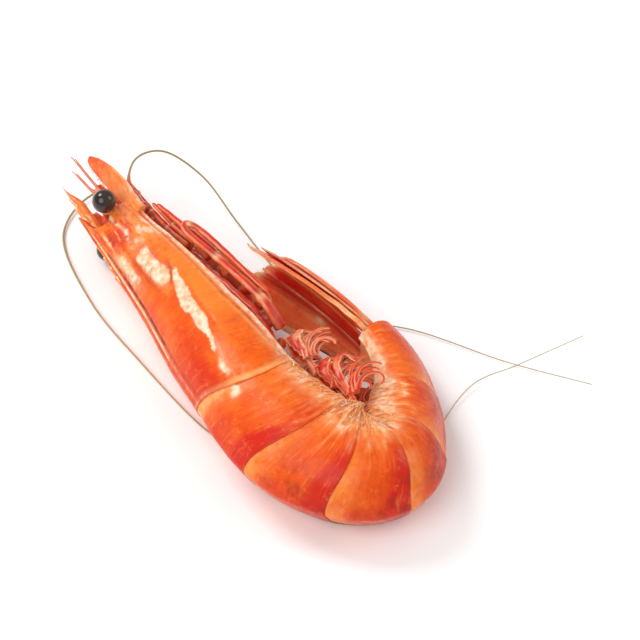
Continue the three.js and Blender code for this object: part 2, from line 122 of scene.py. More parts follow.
SWIMMERET_HALF_THICKNESS = 0.32
SWIMMERET_SAG = 0.8
STRIPS_A_SWIMMERET = 6
# Direction, length, offset from the mirror plane and half breadth of each pair of swimmerets.
SWIMMERETS = [
    (115, 9, 2.3, 1.5), (117, 9.5, 2.3, 1.4), (109, 12, 4.4, 0.65), (97, 5, 2.3, 0.5), (108, 8, 1.0, 0.5),
]

# Feelers, as place along the body, towards the back, and outwards.
ANTENNULE = [(-0.5, -1.4, 1.3), (-6, -0.6, 1.4), (-10, 0.3, 1.3), (-18, 1.2, 1.8)]
STEM_SHARE_OF_ANTENNULE = 0.55
ANTENNAL_SCALE = [(-0.6, -2.6, 3.9), (-7, -1.6, 4.6), (-14.5, -0.4, 3.8)]
SCALE_HALF_BREADTH = 2.0
SCALE_HALF_THICKNESS = 0.4
SCALE_TILT = 0.5
WHISKER_STEM = [(-0.6, -3.9, 2.4), (-7, -4.4, 2.8)]
STEM_SHARE = 0.05
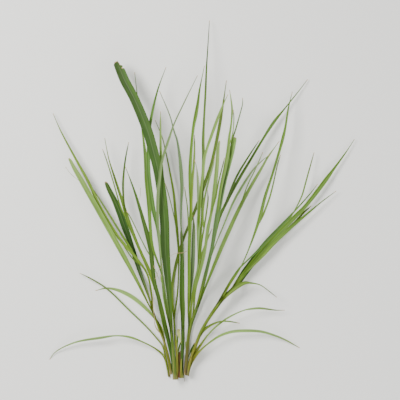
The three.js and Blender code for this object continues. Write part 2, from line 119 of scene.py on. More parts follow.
..............................
== AIM OF THE EXERCISE ==
Output all of the data again. Match it exactly.

== IN RESPONSE ==
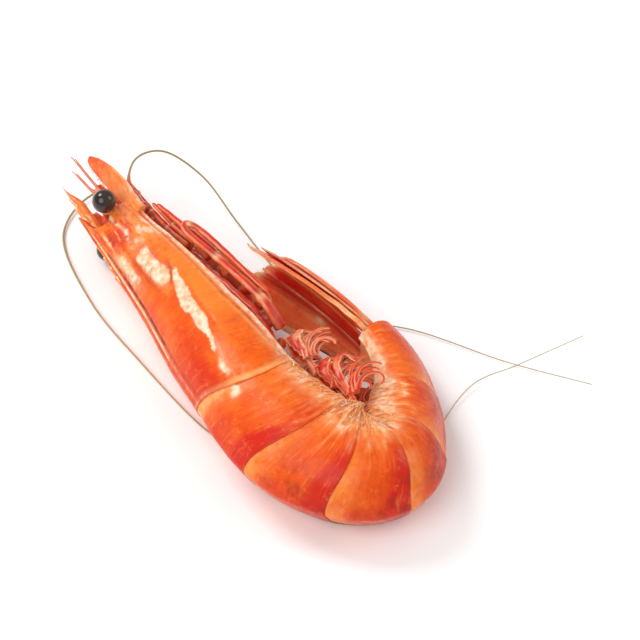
Continue the three.js and Blender code for this object: part 2, from line 122 of scene.py. More parts follow.
SWIMMERET_HALF_THICKNESS = 0.32
SWIMMERET_SAG = 0.8
STRIPS_A_SWIMMERET = 6
# Direction, length, offset from the mirror plane and half breadth of each pair of swimmerets.
SWIMMERETS = [
    (115, 9, 2.3, 1.5), (117, 9.5, 2.3, 1.4), (109, 12, 4.4, 0.65), (97, 5, 2.3, 0.5), (108, 8, 1.0, 0.5),
]

# Feelers, as place along the body, towards the back, and outwards.
ANTENNULE = [(-0.5, -1.4, 1.3), (-6, -0.6, 1.4), (-10, 0.3, 1.3), (-18, 1.2, 1.8)]
STEM_SHARE_OF_ANTENNULE = 0.55
ANTENNAL_SCALE = [(-0.6, -2.6, 3.9), (-7, -1.6, 4.6), (-14.5, -0.4, 3.8)]
SCALE_HALF_BREADTH = 2.0
SCALE_HALF_THICKNESS = 0.4
SCALE_TILT = 0.5
WHISKER_STEM = [(-0.6, -3.9, 2.4), (-7, -4.4, 2.8)]
STEM_SHARE = 0.05
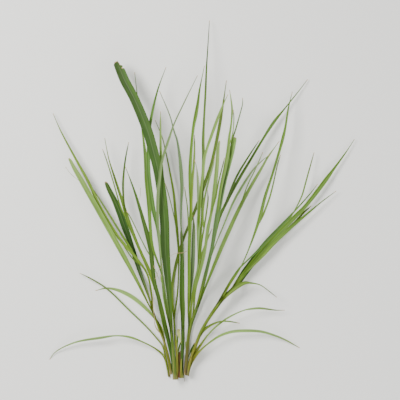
The three.js and Blender code for this object continues. Write part 2, from line 119 of scene.py on. More parts follow.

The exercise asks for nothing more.